Was this a domain controller? It might insist on NTLM2 authentication or SMB signing, which would prevent DOS clients from connecting.
I think you’ll want to enable IPX/SPX for it to work, although latest DOS network kit should support TCP/IP already.
In the reinventing, it might gain a new acronym: RAVED – Redundant Array of Very Expensive Disks?
Wasn’t some form of cheap digital tape mass storage available in the mid 80’s to the PC? At any rate the need for a 32 bit file pointer is fairly obvious, because 64K isn’t enough for everyone, and nobody wants to waste RAM by reducing resolution, reading in whole blocks or whatever.
Well, except one good use case of such a large file would be for a clever algorithm that streamed a stored constant from a multi gb mainframe tape file (RLYBIGPI.TXT, for example) to efficiently piece-meal calculate a very accurate result (like the perimeter of a circle) for display on a CGA monitor.
Extremely nitpicky, and not actually a problem with the concept, but less than 40 digits of pi is enough precision for even ridiculously extreme precision in enormous calculations. NASA JPL uses 15 digits in their interplanetary navigation calculations. But the point still stands; it’s reasonable that someone would stream a very large amount of data from a single file on a mainframe.

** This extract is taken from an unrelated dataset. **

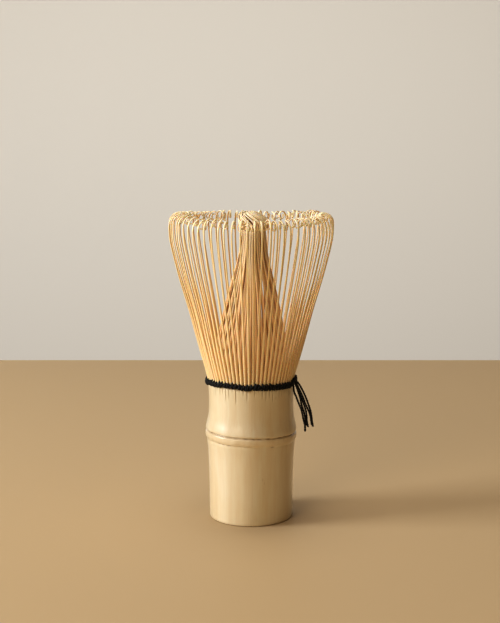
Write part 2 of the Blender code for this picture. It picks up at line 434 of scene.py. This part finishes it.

I can’t remember what actual size, that was avaliable on tape storage. Yet in 1991/92’ish, we had QIC-80 tapes, for the private market, and they stored 128 megabyte non-compressed. And if you compressed the data you backed up, you could essentially store what was around 250 megabyte non-compressed. That said, if the files were zipped or other form of compressed, then you were still only able to store 128 megabyte.
That was in the early 1990’s, and though the tools were on Dos for the drive, you were not able to use it as a network drive. Tapes were backup solutions and not drives as such. Two really different type of storage solutions.
The same question applies to Win 9x? SetFilePointer and friends do not support 64-bit offsets on these systems but is this limit high up in kernel32 or down in the local FAT filesystem driver?
I think no version of DOS or DOS-based Windows supports 64-bit offsets anywhere.